One of the things I love about Christmas is all the great Christmas hymns. Oh, I don’t mean Rudolph and Frosty and those songs. Those are OK, but they’re not really Christmas. No, the real Christmas hymns are all the ones we’re singing last night, and today, and this Sunday, and the Sunday after that. “Angels We Have Heard on High.” “Hark! The Herald Angels Sing.” “O Come, All Ye Faithful.” “Joy to the World.” “Of the Father’s Love Begotten.” And so on, and so on, and so on. So many beautiful, uplifting hymns. The challenge is that we have only four services to sing them in, over the twelve days of Christmas. But this is a real joy, isn’t it? These hymns help us to glorify and praise God with our voice, putting into exalted words and melody all the glorious, praiseworthy things God has done for us in the birth of Christ.
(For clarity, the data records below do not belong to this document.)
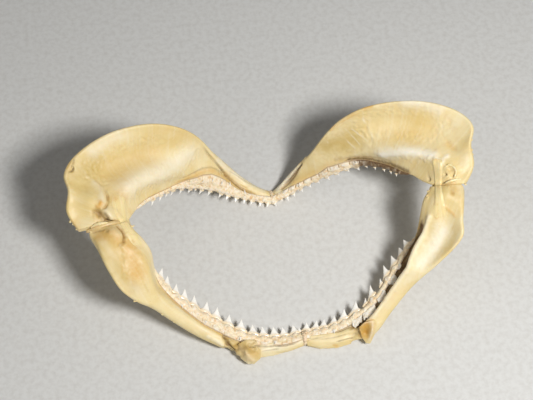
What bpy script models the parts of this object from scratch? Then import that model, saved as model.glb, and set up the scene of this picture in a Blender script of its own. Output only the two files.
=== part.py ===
# Dried, spread jaw of a requiem shark, lying on its front with the inner faces up.
# Four cartilages, four gum bands with their teeth, and the dried ligaments between them.
# Sizes are in millimetres until a mesh is made. X runs across the jaw, Y from the lower
# jaw to the upper, and Z up from the floor.

import math

import bmesh
import bpy
import numpy as np

MM = 0.001
ORIGIN = (-0.4, 1.1, 1.6)      # on the floor under the middle of the jaw, in the ribs' own x, y, z
GAP = 0.35                    # clearance between pieces that touch

RIB_STEPS = 24                 # sections along one cartilage
NEAR_PARTS = (0.0, 0.1, 0.5, 1.0)   # points under the gum, as parts of its width
FAR_STEPS = 5                  # points across one face beyond the gum
BACK_POINTS = 2                # points of the gum on the outer face

# Height of a tooth's cusp, its width at the gum, and how large the teeth are at the midline.
UPPER_TEETH = {"height": 4.6, "width": 5.6, "at_midline": 0.9}
LOWER_TEETH = {"height": 7.6, "width": 7.6, "at_midline": 0.72}
FULL_SIZE_FROM = 45            # how far from the midline the teeth reach their full size
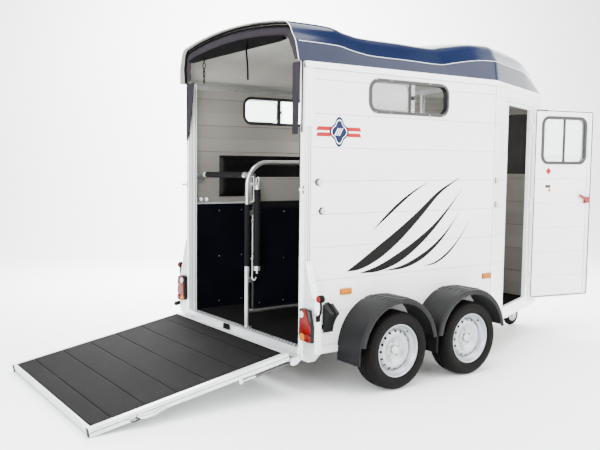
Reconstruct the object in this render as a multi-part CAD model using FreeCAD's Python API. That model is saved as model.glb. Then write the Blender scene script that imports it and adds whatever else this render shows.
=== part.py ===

Today we see, and today we will share in, three responses to Christmas: Proclaiming, pondering, and praising. Outward, inward, and upward! The shepherds and Mary lead the way for us in these things, and we follow for the same reason: It is the good news of great joy for all people. “For unto you is born this day in the city of David a Savior, who is Christ the Lord.” “Glory to God in the highest, and on earth peace among those with whom he is pleased!”